There are the systems that Pawsey currently operates and that users can request access to.

  • Setonix: Setonix is the flagship supercomputer of the Pawsey Supercomputing Research Centre, and is based on the HPE Cray EX architecture. It ranked as the 15th largest supercomputer in the world on the Top500 list, and the 4th most energy efficient supercomputer in the world on the Green500 list in November 2022. A significant portion of Setonix's processing capability is due to its AMD MI250X GPUs.
  • Topaz:
    Error rendering macro 'excerpt-include' : No link could be created for 'Topaz User Guide'.

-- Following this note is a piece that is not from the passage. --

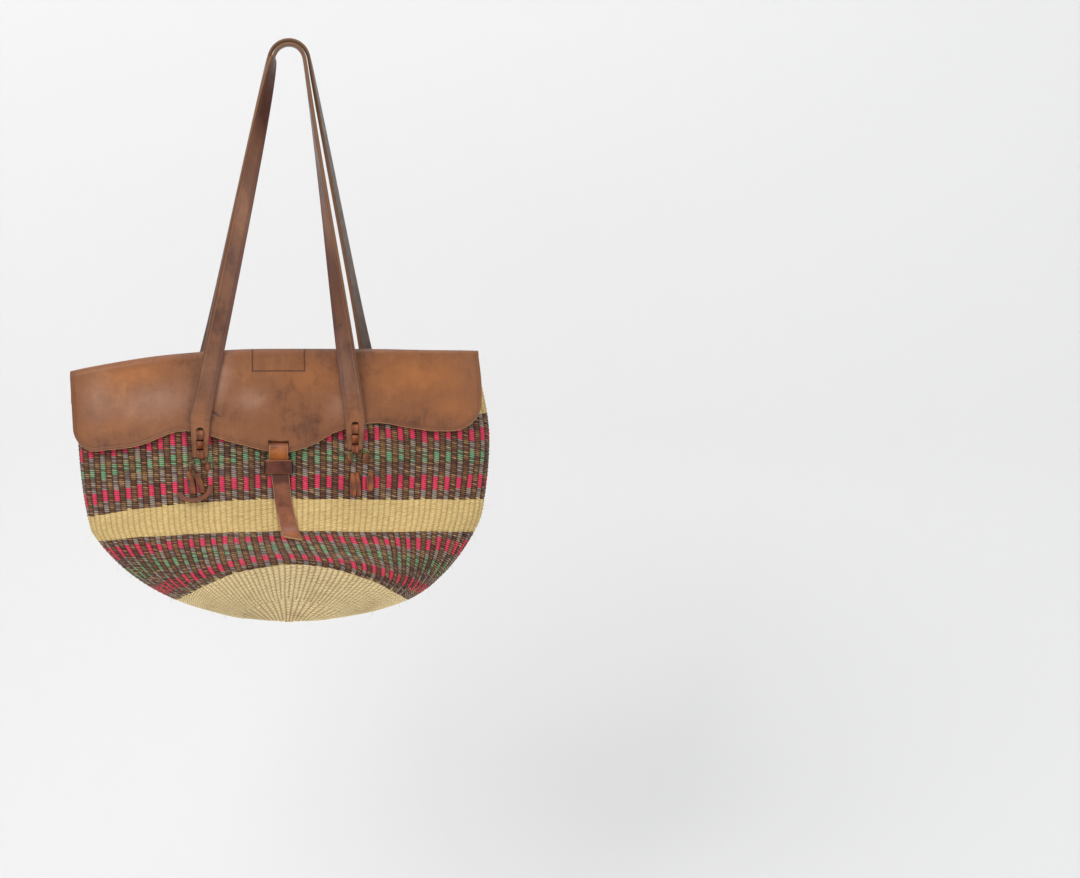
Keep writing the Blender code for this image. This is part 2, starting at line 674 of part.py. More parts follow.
def loop_holes(foot_x, end_z):
    top = end_z - LOOP_TOP_BELOW_END
    return [(foot_x - LOOP_LEFT, top - THONG_WIDTH), (foot_x + LOOP_RIGHT, top)]


def lace_loop(name, foot_x, end_z):
    """A slack loop of thong below the front left strap end, both its ends tucked into the weave."""
    (left_x, left_z), (right_x, right_z) = loop_holes(foot_x, end_z)
    floor = GAP + THONG_THICK / 2
    over_tails = 2 * (THONG_THICK + GAP)
    turns = np.linspace(math.pi, 2 * math.pi, LOOP_STEPS + 1)
    middle, radius = (left_x + right_x) / 2, (right_x - left_x) / 2
    shares = (turns - math.pi) / math.pi
    xs = middle + radius * np.cos(turns)
    zs = left_z + (right_z - left_z) * shares + LOOP_DEPTH * np.sin(turns)
    outer = [(x, floor - over_tails * math.sin(t), z) for x, z, t in zip(xs, zs, turns)]
    tuck = [(0, -WALL - GAP), (0, -WALL / 2), (0, 0)]
    local = [(left_x, depth, left_z) for _, depth in tuck] + outer
    local += [(right_x, depth, right_z) for _, depth in reversed(tuck)]
    path = np.array([(x, -weave_depth(x, z, False) - depth, z) for x, depth, z in local])
    flat = np.concatenate([[turns[0]] * len(tuck), turns, [turns[-1]] * len(tuck)])
    across = np.stack([np.cos(flat), np.zeros_like(flat), np.sin(flat)], axis=1)
    return ribbon(name, path, across, THONG_WIDTH, THONG_THICK, "thong")


def loop_boxes(foot_x, end_z):
    half = THONG_WIDTH / 2 + GAP
    boxes = []
    for x, z in loop_holes(foot_x, end_z):
        face = -weave_depth(x, z, False)
        thick = THONG_THICK / 2 + 2 * GAP
        boxes.append(((x - half, face - OVERRUN, z - thick), (x + half, face + WALL + OVERRUN, z + thick)))
    return boxes


def build():
    clear_scene()
    body = woven_body()
    rim_braid()
    flap_back_leaf()
    flap_crown()
    flap_apron()
    closure_tongue()
    tongue_keeper()
    strap("front_strap", FRONT_FEET_X, FRONT_TWIST_POWERS, False)
    strap("rear_strap", REAR_FEET_X, REAR_TWIST_POWERS, True)
    boxes = keeper_holes() + loop_boxes(FRONT_FEET_X[0], FRONT_END_Z[0])
    for face, feet_x, ends_z in (("front", FRONT_FEET_X, FRONT_END_Z), ("rear", REAR_FEET_X, REAR_END_Z)):
        rear = face == "rear"
        for side, foot_x, end_z in zip(("left", "right"), feet_x, ends_z):
            end = strap_end(f"{face}_{side}_strap_end", foot_x, end_z, rear)
            own = hole_boxes(lace_holes(foot_x, end_z), rear)
            cut(end, box_cutter(f"{face}_{side}_end_cutter", own[:3]))
            boxes += own
            lace(f"{face}_{side}_lace", foot_x, end_z, rear)
    lace_loop("front_left_lace_loop", FRONT_FEET_X[0], FRONT_END_Z[0])
    cut(body, box_cutter("weave_holes_cutter", boxes))


build()
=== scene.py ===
"""Kiondo basket, dressed: twined sisal, a leather flap, two straps, a tongue in its keeper, and thongs.

Lengths are in metres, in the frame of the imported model: the origin is where the front strap bears on its
hook, +Z is up, +X is to the right of someone who faces the front, and -Y is towards them.
"""
import math

import bpy
import numpy as np
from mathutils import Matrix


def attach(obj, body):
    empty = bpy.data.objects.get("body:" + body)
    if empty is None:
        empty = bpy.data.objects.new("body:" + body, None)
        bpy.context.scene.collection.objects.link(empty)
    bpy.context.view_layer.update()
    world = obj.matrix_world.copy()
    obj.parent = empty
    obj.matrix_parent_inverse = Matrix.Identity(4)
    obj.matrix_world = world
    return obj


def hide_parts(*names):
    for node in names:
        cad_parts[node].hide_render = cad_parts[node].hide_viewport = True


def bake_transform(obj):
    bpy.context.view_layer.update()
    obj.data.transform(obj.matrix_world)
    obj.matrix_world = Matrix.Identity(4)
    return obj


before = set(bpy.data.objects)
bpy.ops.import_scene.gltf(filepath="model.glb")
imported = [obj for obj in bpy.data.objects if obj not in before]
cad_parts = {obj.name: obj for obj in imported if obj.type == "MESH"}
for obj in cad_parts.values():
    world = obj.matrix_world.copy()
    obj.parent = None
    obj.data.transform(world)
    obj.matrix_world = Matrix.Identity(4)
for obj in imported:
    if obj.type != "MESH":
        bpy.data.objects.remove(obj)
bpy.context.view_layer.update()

# Weave, as in the solids
GAP = 0.0004
BODY_HALF_WIDTH = 0.206
BODY_DROP = 0.264
MOUTH_EDGE_Z = -0.315
BELLY_FRONT = 0.095
BELLY_BACK = 0.084
WALL = 0.004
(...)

  • Garrawarla: The Pawsey Supercomputing Centre has installed a new GPU-enabled system called Garrawarla, a Wajarri word meaning Spider, to enable our Murchison Wide Field Array (MWA) researchers to produce scientific outcomes while the Pawsey Supercomputing System is being procured. This MWA compute cluster provides the latest generation of CPUs and GPUs, high memory bandwidth, and increased memory per node to allow MWA researchers to effectively process large datasets.

Guides

Pages in this section:

Past systems

For reference and record-keeping, here is the list of decommissioned systems that Pawsey operated in the past.

Magnus

Activity period: 2013 - 2022

Magnus was a Cray XC40 supercomputer, a massively parallel architecture consisting of 1,488 individual nodes that were connected via the Dragonfly network topology by a high-speed network, the HPC-optimised Aries interconnect. Each compute blade had a single Aries ASIC, which provides about 72Gbits/sec for each of the 4 nodes on the blade. All compute nodes in Magnus had the same architecture. Each included two Intel Xeon E5-2690 v3 (Haswell) 12-core CPUs for a total of 24 cores per node, providing a total of 35,712 cores for the entire system. Each node had 64 GB of DDR4 memory shared between 24 cores. Each core had 32KB instruction and data caches, and one 256KB L2 cache; 12 cores (per socket, or NUMA region) share one 30 MB L3 cache. In total, the system had 93 terabytes of memory.

Galaxy

Activity period: 2013 - 2022

Galaxy was a Cray XC30 supercomputer. It was only available for radio-astronomy-focused operations. In particular, it was used to support ASKAP and MWA, which are two of the Square Kilometre Array precursor projects currently underway in the northwest of Western Australia. For ASKAP, Galaxy acted as a real-time computer, allowing direct processing of data delivered to the Pawsey Centre from the Murchison Radio Observatory.

Zeus

Activity period: 2014 - 2022

Zeus was an HPE Linux cluster, containing different types of CPU nodes to support different types of computational workflows:

  • For high-throughput workflows requiring large numbers of jobs that each use a modest number of cores:
    An 80-node partition, workq, was available. Each node had two Intel Xeon E5-2680 v4 2.4 GHz (Broadwell) 14-core CPUs and 128 GB of RAM.
  • For long-running workflows requiring several days to complete:
    An 8-node partition, longq was also available for computationally intensive jobs with wall times up to 4 days. Each node had 28 cores with 128 GB of RAM.
  • For large memory workflows requiring more than 128 GB of RAM:
    A 6-node partition, higmemq, was available for memory intensive computational jobs with 1TB of RAM each. Each node had 16 cores with 1TB of RAM.
  • For debugging and development work:
    An 8-node partition, debugq, was available for code development and prototyping work. Each node had 28 cores with 128 GB of RAM.
  • For data transfer jobs:
    An 8-node partition, copyq, was available for copying and transferring data. Each node contained two Intel Xeon E5-2650 (Sandy Bridge) 8-core CPUs and 64 GB of RAM.